If you are forced induction you would use 0.6 instead. By this formula, 24# injectors only support 384 flywheel HP. That's only 326HP at the wheels.

Depending on the mods you have, or the HP goal you envision, 24# injectors might not be enough. Breaking 326 RWHP in a four valve is not too hard at all. You probably can't do it with bolt ons, but it is easily achievable with cams, exhaust and intake. Heck, pick two of them and you could do it.
 
^ I agree with this. If you've just got long tube headers, midpipe, catback, CAI and dynotuned then don't bother. You'll come out at about 315RWHP. If it was me I'd go with 30lb. injectors if I was to get cams or a new Intake manifold. 42's with a blower.
 
Use the formula for determining what size fuel injectors you need. Remember that fuel injection has to support all the power an engine makes, including the power lost due to friction.

(Fuel flow in LBM X Number of cylinders) / 0.5

If you are forced induction you would use 0.6 instead. By this formula, 24# injectors only support 384 flywheel HP. That's only 326HP at the wheels.

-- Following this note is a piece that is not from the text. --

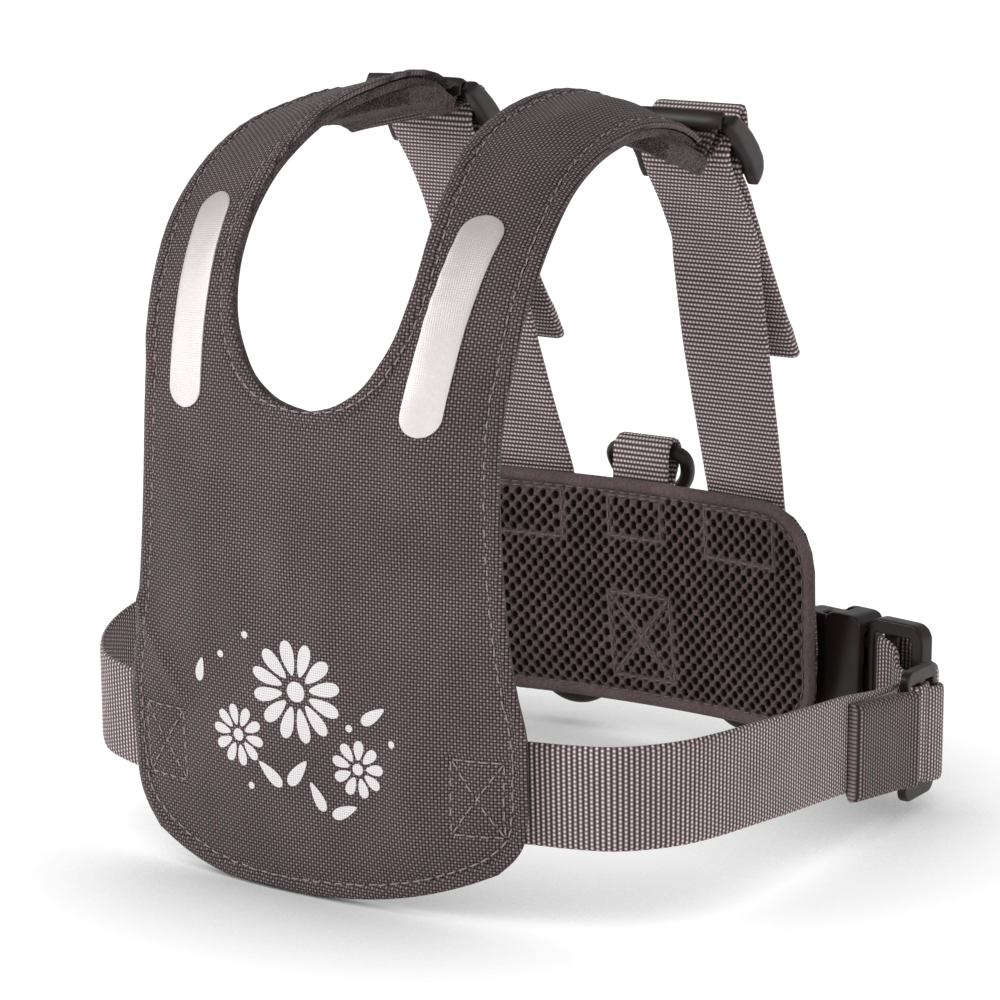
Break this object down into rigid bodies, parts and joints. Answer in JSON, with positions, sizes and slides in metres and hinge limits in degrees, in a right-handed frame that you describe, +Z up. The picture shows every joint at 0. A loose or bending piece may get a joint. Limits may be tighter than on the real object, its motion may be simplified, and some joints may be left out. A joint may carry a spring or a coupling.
{
  "type": "toddler safety harness",
  "caption": "Toddler safety harness: woven chest panel with shoulder straps, mesh back pad, waist webbing, side-release buckles, D-rings.",
  "frame": {"origin": "midway between the two shoulder straps, at the height of the padding under their tops", "axes": "+Z up along the wearer's spine, -Y to the chest, +X to the left arm of the wearer"},
  "size_m": [0.1876, 0.1724, 0.1859],
  "materials": {
    "woven_fabric": "plain weave, slightly shiny yarn",
    "spacer_mesh": "matte knitted spacer mesh with open holes",
    "webbing": "ribbed polyester webbing",
    "buckle_plastic": "satin moulded plastic",
    "reflective_film": "silver-white reflective film"
  },
  "bodies": {
    "harness": {"chest_panel": "woven_fabric", "back_shell": "woven_fabric", "chest_lining": "spacer_mesh", "back_pad": "spacer_mesh", "back_webbing": "webbing", "top_ring_tape": "webbing", "strap_tab_right": "webbing", "strap_tab_left": "webbing", "rear_webbing_right": "webbing", "rear_webbing_left": "webbing", "waist_webbing_right": "webbing", "waist_webbing_left": "webbing", "low_ring_tape_right": "webbing", "low_ring_tape_left": "webbing", "ladder_lock_right": "buckle_plastic", "ladder_lock_left": "buckle_plastic", "triglide_right": "buckle_plastic", "triglide_left": "buckle_plastic", "buckle_male_right": "buckle_plastic", "buckle_male_left": "buckle_plastic", "buckle_female_right": "buckle_plastic", "buckle_female_left": "buckle_plastic", "reflective_strip_right": "reflective_film", "reflective_strip_left": "reflective_film"},
    "top_ring": {"top_ring": "buckle_plastic"},
    "low_ring_right": {"low_ring_right": "buckle_plastic"},
    "low_ring_left": {"low_ring_left": "buckle_plastic"}
  },
  "joints": [
    {"name": "top_ring_swing", "type": "hinge", "parent": "harness", "child": "top_ring", "pos_m": [0, 0.0733, -0.0998], "axis": [1, 0, 0], "range_deg": [0, 130]},
    {"name": "low_ring_right_swing", "type": "hinge", "parent": "harness", "child": "low_ring_right", "pos_m": [0.0265, 0.0816, -0.1596], "axis": [0.9932, -0.1167, 0], "range_deg": [0, 140]},
    {"name": "low_ring_left_swing", "type": "hinge", "parent": "harness", "child": "low_ring_left", "pos_m": [-0.0265, 0.0816, -0.1596], "axis": [0.9932, 0.1167, 0], "range_deg": [0, 140]}
  ]
}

Depending on the mods you have, or the HP goal you envision, 24# injectors might not be enough. Breaking 326 RWHP in a four valve is not too hard at all. You probably can't do it with bolt ons, but it is easily achievable with cams, exhaust and intake. Heck, pick two of them and you could do it.

The formula is correct but the number it puts out is rwhp at 100% duty cycle, not flywheel hp (technically it could also be flywheel hp @ 85% duty cycle since our drivetrain losses tend to be ~15%). So 24lb injectors will support 384 rwhp at 100% duty cycle. For proof look at the dyno chart here on a trick flow headed NA car putting out 345rwhp on a mustang dyno (notoriously reads 3-5% lower than a dynojet), this with 24lb injectors (this example is running 90%, a little high but :shrug: ):
http://www.stangnet.com/mustang-forums/834521-those-doing-research-na-setup-trickflow-4-6-heads.html

For a street car 85% duty cycle is where you want to be so that is where the 326rwhp number comes from. That being said you are going to need much more than "some boltons" to even reach 326rwhp and even when you reach that level you are only truly at that hp for fractions of a second. :shrug:

To the OP: if you have no plans for a dry nitrous kit, aggressive cams, or s/c in the future than get stock sized (24#) injectors. Yes you may be able to get some stock 39# terminator injectors for cheap but like maxpowers and I have both pointed out you are going to require a tune. Even if you have a SCT tuner and the free AM bama tuning this is a significant jump in injector size and I would be a little nervous w/ a mail order tune for injectors more than 60% bigger in size.
 
The formula was originally intended for 85% duty cycle and gross horsepower in naturally aspired conditions (cars used to be rated on gross horsepower way back in the day). When you get to talking about parasitic losses such as accessories or superchargers it gets a lot more complicated. Using for 100% duty with RWHP naturally aspired is mathematically pretty darn close....But there is an issue with 100% duty cycle.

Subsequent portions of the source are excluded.